This is just a suspicion, but I feel there is some networking problem in your setup. As per my understanding nc -vz ... is just kind of port scanning, so it checks if the port is open. If port is open, then it closes the connection without sending anything. When the TCP connection is created from go app, then apart from checking if port is open, it exchanges the data as well.

You can try running from the same host where the manager is running

import (
    "fmt"
    "net"
    "time"
)

func main() {
    timeout := 10 * time.Second // Increase as needed
    conn, err := net.DialTimeout("tcp", "x.x.x.x:10001", timeout)
    if err != nil {
        fmt.Println("Error:", err)
        return
    }
    defer conn.Close()
    fmt.Println("Connection successful")
}
vignesh-v3 commented 1 week ago

This is just a suspicion, but I feel there is some networking problem in your setup. As per my understanding nc -vz ... is just kind of port scanning, so it checks if the port is open. If port is open, then it closes the connection without sending anything.
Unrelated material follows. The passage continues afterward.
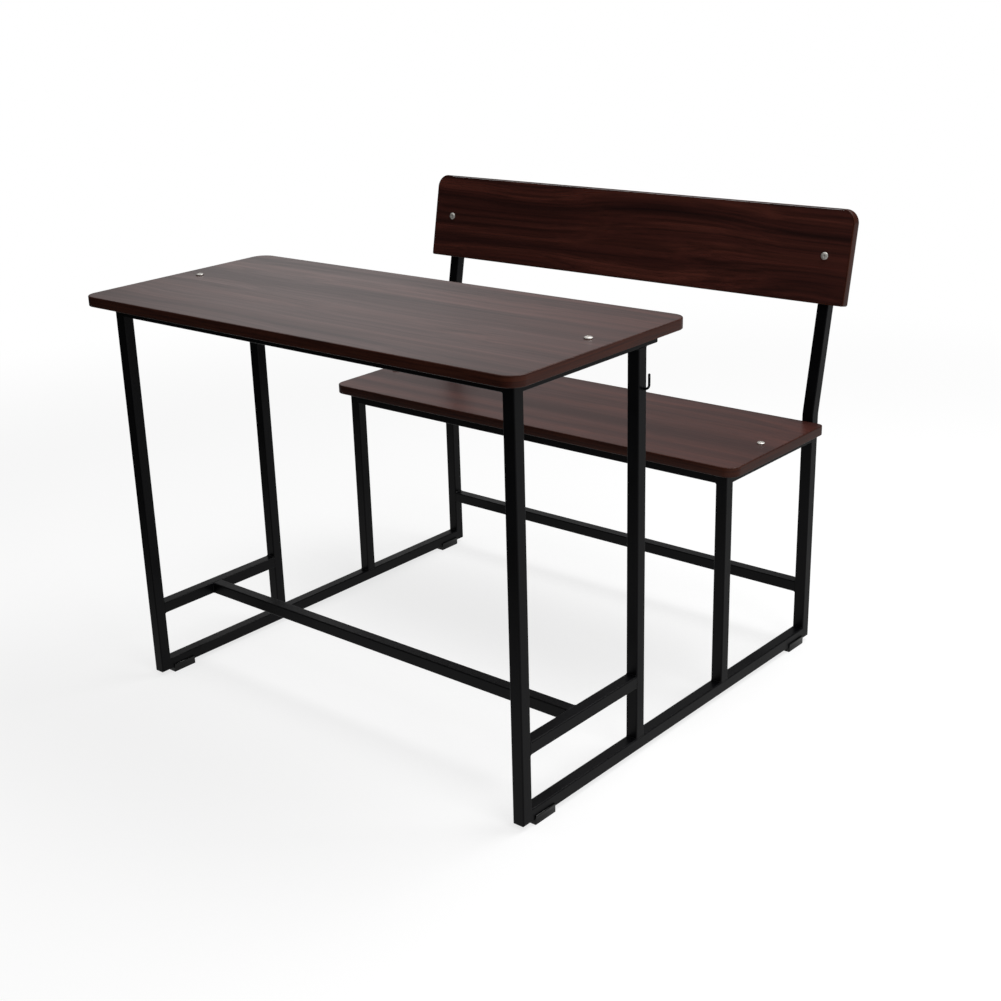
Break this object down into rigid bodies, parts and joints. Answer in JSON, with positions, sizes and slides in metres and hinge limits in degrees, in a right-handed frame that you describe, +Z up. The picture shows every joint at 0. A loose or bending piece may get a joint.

When the TCP connection is created from go app, then apart from checking if port is open, it exchanges the data as well.

You can try running from the same host where the manager is running

import (
    "fmt"
    "net"
    "time"
)

func main() {
    timeout := 10 * time.Second // Increase as needed
    conn, err := net.DialTimeout("tcp", "x.x.x.x:10001", timeout)
    if err != nil {
        fmt.Println("Error:", err)
        return
    }
    defer conn.Close()
    fmt.Println("Connection successful")
}
image
karol-kokoszka commented 5 days ago

@vignesh-v3 are these blurred IP the correct IPs ? Do they belong to the cluster you want to add ?

vignesh-v3 commented 3 days ago

@karol-kokoszka yes they are correct, they are public ips

Do they belong to the cluster you want to add ?

what do you mean by that. i intend to add the nodes to the cluster thats what its failing.

karol-kokoszka commented 1 day ago

@karol-kokoszka yes they are correct, they are public ips

Do they belong to the cluster you want to add ?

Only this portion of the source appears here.